The C100’s goal is to connect with entrepreneurs back home in Canada, providing them with high-level mentoring and funnelling Silicon Valley contacts and chutzpah back across the 49th parallel. “Canada is a very dynamic country,” Piovesan says. “It’s got a young and very highly educated population, but it traditionally relies on commodities, as we all know. We want to provide guidance to help people build different types of companies, to start out on their own instead of just being the Canadian subsidiary of a foreign company.
“It’s cliched to talk about it, but the culture of innovation and entrepreneurship here does actually exist. And I think finding ways to export part of that culture, of promoting that sense of ambition and of risk-taking, is a good thing to send up to Canada.”

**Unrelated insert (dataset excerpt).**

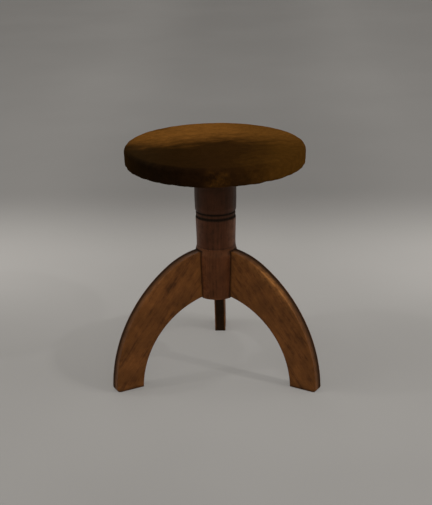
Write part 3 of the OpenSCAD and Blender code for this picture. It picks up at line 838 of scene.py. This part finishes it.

Another good thing to send north: the scads of venture capital dollars to be won in the Valley. The Canadian venture capital industry has been missing in action for years. The number of investments by Canadian VCs, and their size, has sagged dramatically in the past decade and a half. According to the Canadian Venture Capital & Private Equity Association’s annual statistical review, total deal activity in 2009 fell to its lowest level since the mid-1990s, down to $1 billion from $1.4 billion in 2008. And that billion was bolstered by a handful of major deals in the final months of the year. The tech sector accounted for nearly half of the action, but it too was down 25% from the year previous.
When the CVCA’s members met for their annual conference two weeks ago in Ottawa, they golfed, sampled Scotch, enjoyed a private performance by comedian Rick Mercer, and assessed the state of their diminished business. Association president Gary Smith, of Brookfield Financial, opened the conference by imploring federal and provincial governments to play more of a role, lauding those provinces like Ontario that have launched venture funds, and taking credit for the repeal of Section 116 of the Income Tax Act in the Harper government’s spring budget. The subject of a seven-year-long campaign by the association, its elimination removed administrative hurdles for foreign investment and raised hopes that venture capital from private and sovereign wealth funds would soon stream across the border to buoy Canadian startups. And with so little activity in the domestic industry, young Canadian companies are increasingly looking for investment from abroad. Even at its zenith, Canada’s venture capital market was a small one. Though we fund disproportionately more companies than does the United States, the sums are small. California alone saw nearly $10 billion in venture capital disbursements in 2009 — a down year. It’s that kind of foreign investment pool to which DFAIT and the C100 are trying to build a pipeline.
Three weeks ago, Jad Yaghi flew to San Francisco for more mentoring. Verold had won a number of competitions for startups, including the Toronto edition of the prestigious TIEQuest global business venture competition, and the $2 million Yaghi sought to close Verold’s first round of funding was falling into place. But after talking to some fellow entrepreneurs, Yaghi decided to accept a spot in the C100’s program “48 Hours in the Valley.”
Verold was one of 20 companies selected to participate from across Canada. The entrepreneurs paid their own way, and their hosts did their best to make sure their guests wouldn’t regret buying the plane tickets. The biannual 48 Hours sessions don’t focus on making the pitch, or on how startups are going to get funded; they concentrate instead on the mechanics of the business. “If you come, you can’t just give a canned pitch,” says Piovesan. Each participant submits in advance a “problem statement,” where they detail one or two things that are affecting their business. “It could be on the financial side, the marketing side, the HR side, the sales side. Anything, really.” The mentors with whom the companies are paired for an hour at a time — VCs, tech executives, and angel investors — review the statements in advance, and come prepared for an in-depth discussion of how specifically to move the business forward. “To me, this is the real differentiator for C100 mentoring versus other mentoring programs,” Piovesan says, “not just in Canada but in the Bay Area.”
Yaghi came to discuss Verold’s central conundrum. The partners had technology that they knew they could sell in the short term, within the entertainment industry. But they were inclined instead to raise money, develop a finished product and find a way to sell it both vertically, within the animation industry, and horizontally, to the consumer marketplace. He talked to investors, who told him to prove revenue any way possible, and to executives working in the industry, who told him to walk the longer path. At the end of the mentoring sessions, he had heard both sides.
After lunch, he made one more pitch. A bus collected the Canadian entrepreneurs and shuttled them through the Valley, dropping off a handful at Cisco, a handful at Microsoft, and a handful at the Redwood City campus of Electronic Arts, the world’s largest video game publisher. C. J. Prober, EA’s vice-president of corporate development and a C100 organizing committee member, ushered him into a presentation room, where he was greeted by members of EA’s business development team. They settled into seats, and Yaghi stood at the front of the room. “My name is Jad Yaghi, and I’m the CEO of Verold,” he said. “I’m here today to talk about how we’re going to change the way 3-D graphics are produced and consumed.” His audience listened attentively.